How to adjust for newborns, older babies and tough nights

Newborn routines should stay flexible. Their feeding and sleeping needs are still changing quickly, so bedtime may move around. Keep the cues soft and consistent, but do not expect precision.

For babies around 4 to 8 months, routines often become more structured. This can be a good stage to settle on a regular order and bedtime range. Separation awareness may also begin to show up, so a comforting, familiar routine becomes even more valuable.

Older babies and toddlers may benefit from adding a short story or quiet song. At this age, bedtime resistance can be more about wanting connection than not being tired. Slowing down and giving a few focused minutes of calm attention often helps more than rushing through the steps.

On tough nights, keep the bones of the routine even if you shorten it. If you are home late, your baby skipped a nap, or everything has gone sideways, you might only manage pyjamas, cuddle, sound, bed. That still counts. Consistency is not about doing everything.

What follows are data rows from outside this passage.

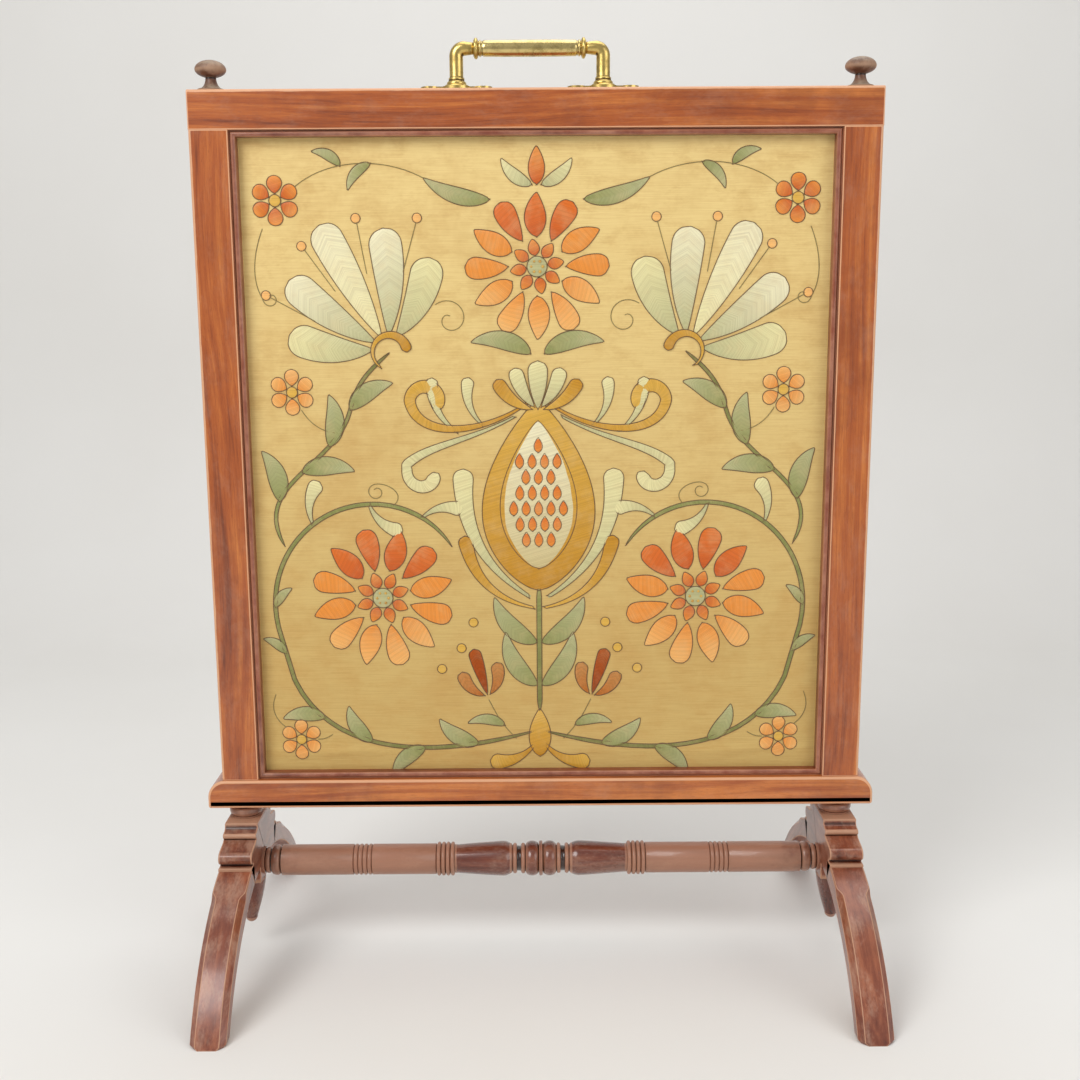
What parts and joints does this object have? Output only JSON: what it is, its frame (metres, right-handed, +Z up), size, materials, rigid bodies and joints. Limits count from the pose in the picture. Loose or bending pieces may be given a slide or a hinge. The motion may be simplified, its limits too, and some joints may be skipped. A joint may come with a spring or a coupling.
{
  "type": "fire screen",
  "caption": "Free-standing wooden fire screen with an embroidered silk panel, turned finials, brass carrying handle and arched trestle feet joined by a ring-turned stretcher.",
  "frame": {"origin": "on the floor, under the middle of the frame", "axes": "+Z up, +X towards the viewer's right, +Y towards the back; the embroidered side faces -Y"},
  "size_m": [0.606, 0.358, 0.814],
  "materials": {
    "frame_wood": "french-polished mahogany, worn arrises",
    "moulding_wood": "polished dark mahogany",
    "back_wood": "stained board, dull",
    "bead_wood": "stained mahogany bead",
    "trestle_wood": "polished mahogany, scuffed",
    "finial_wood": "dusty polished mahogany",
    "pine": "bare pine",
    "silk": "aged satin silk with silk embroidery",
    "aged_brass": "aged cast and drawn brass",
    "steel": "dull steel"
  },
  "bodies": {
    "root": {"top_rail": "frame_wood", "left_stile": "frame_wood", "right_stile": "frame_wood", "base_rail": "frame_wood", "moulding_top": "moulding_wood", "moulding_bottom": "moulding_wood", "moulding_left": "moulding_wood", "moulding_right": "moulding_wood", "back_board": "back_wood", "back_bead_top": "bead_wood", "back_bead_bottom": "bead_wood", "back_bead_left": "bead_wood", "back_bead_right": "bead_wood", "collar_left": "trestle_wood", "collar_right": "trestle_wood", "head_left": "trestle_wood", "head_right": "trestle_wood", "drop_left": "trestle_wood", "drop_right": "trestle_wood", "front_leg_left": "trestle_wood", "front_leg_right": "trestle_wood", "rear_leg_left": "trestle_wood", "rear_leg_right": "trestle_wood", "stretcher": "trestle_wood", "finial_left": "finial_wood", "finial_right": "finial_wood", "strainer_top": "pine", "strainer_bottom": "pine", "strainer_left": "pine", "strainer_right": "pine", "leg_dowels": "pine", "silk_panel": "silk", "handle_grip": "aged_brass", "handle_collar_left": "aged_brass", "handle_collar_right": "aged_brass", "handle_post_left": "aged_brass", "handle_post_right": "aged_brass", "handle_plate_left": "aged_brass", "handle_plate_right": "aged_brass", "handle_screws": "aged_brass", "handle_rod": "steel", "silk_tacks": "steel", "back_brads": "steel"}
  },
  "joints": []
}
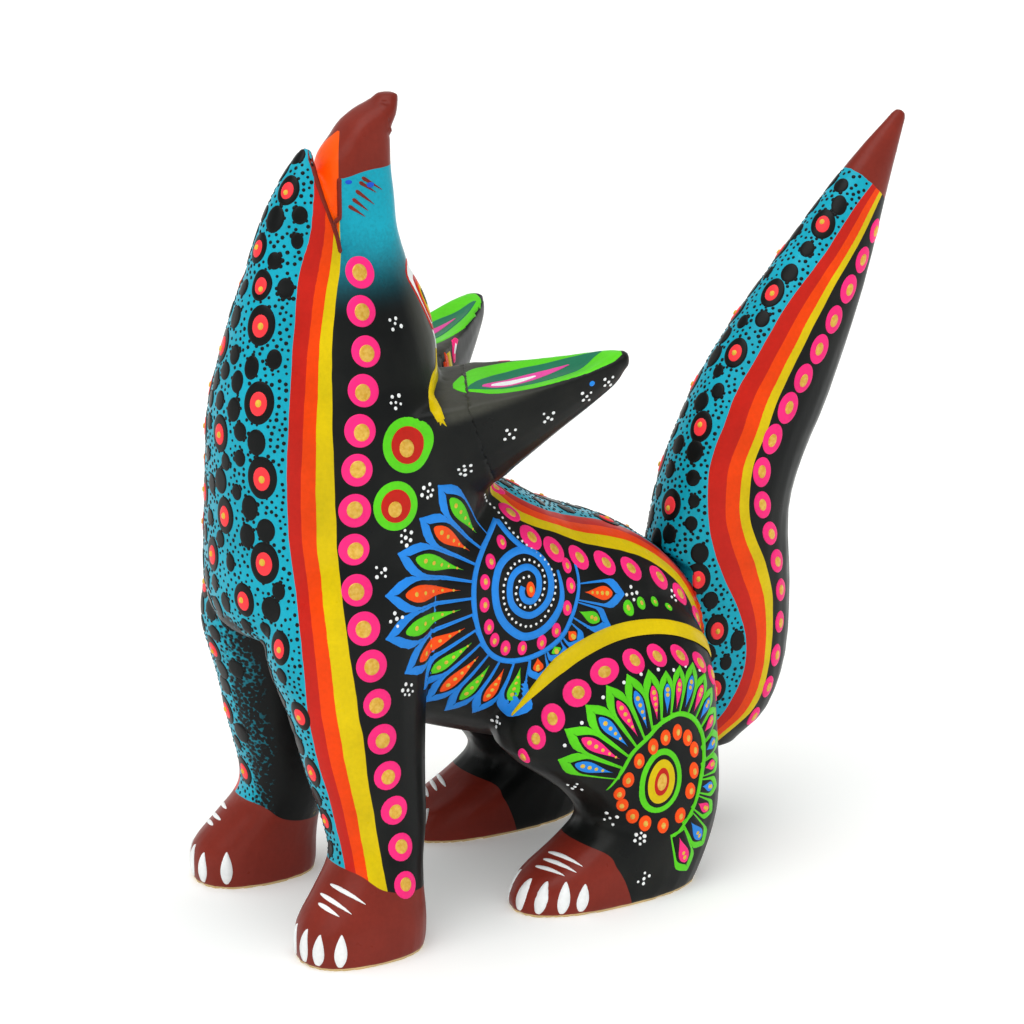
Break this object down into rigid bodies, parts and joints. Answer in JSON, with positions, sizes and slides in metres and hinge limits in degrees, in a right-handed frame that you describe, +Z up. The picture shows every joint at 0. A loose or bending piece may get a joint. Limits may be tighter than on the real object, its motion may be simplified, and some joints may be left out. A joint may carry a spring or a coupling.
{
  "type": "carved animal figure",
  "caption": "Painted wooden coyote howling with its nose up: one carving for trunk, head and legs, with push-in ears and an upright tail on round pegs.",
  "frame": {"origin": "centre of the figure's bounding box at floor level, under the belly", "axes": "+Z up, -Y the way the coyote faces, +X its left side"},
  "size_m": [0.0574, 0.138, 0.1402],
  "materials": {
    "painted_carving": "satin acrylic paint on carved copal wood, black ground with raised dots",
    "painted_tail": "satin acrylic paint on carved copal wood, turquoise ground with stripes and dots",
    "painted_ear": "satin acrylic paint on carved copal wood, black outside and green inside",
    "bare_wood": "unpainted round peg, matte"
  },
  "bodies": {
    "carving": {"body_carving": "painted_carving"},
    "tail": {"tail": "painted_tail", "tail_peg": "bare_wood"},
    "ear_left": {"ear_left": "painted_ear", "ear_left_peg": "bare_wood"},
    "ear_right": {"ear_right": "painted_ear", "ear_right_peg": "bare_wood"}
  },
  "joints": [
    {"name": "tail_pull", "type": "slide", "parent": "carving", "child": "tail", "axis": [0, 1, 0], "range_m": [0, 0.016]},
    {"name": "ear_left_pull", "type": "slide", "parent": "carving", "child": "ear_left", "axis": [0.466, 0.8407, 0.2756], "range_m": [0, 0.01]},
    {"name": "ear_right_pull", "type": "slide", "parent": "carving", "child": "ear_right", "axis": [-0.466, 0.8407, 0.2756], "range_m": [0, 0.01]}
  ]
}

It is about keeping the familiar thread.

When to get extra support

If your baby seems unusually unsettled, is waking very frequently with signs of discomfort, or sleep issues are affecting your wellbeing significantly, it may help to speak with a child health nurse, GP, or paediatric professional. Sometimes a sleep challenge is just a sleep challenge. Sometimes there is another factor worth checking.

There is no prize for struggling alone. Support can make a big difference.

Starting a routine is really about giving your baby a gentle sense of what comes next, and giving yourself a bedtime that feels less chaotic and more manageable. Keep it calm, keep it simple, and let repetition do the heavy lifting. A comforting routine does not need to be fancy to work. It just needs to feel familiar enough that, night after night, your baby begins to settle into it too.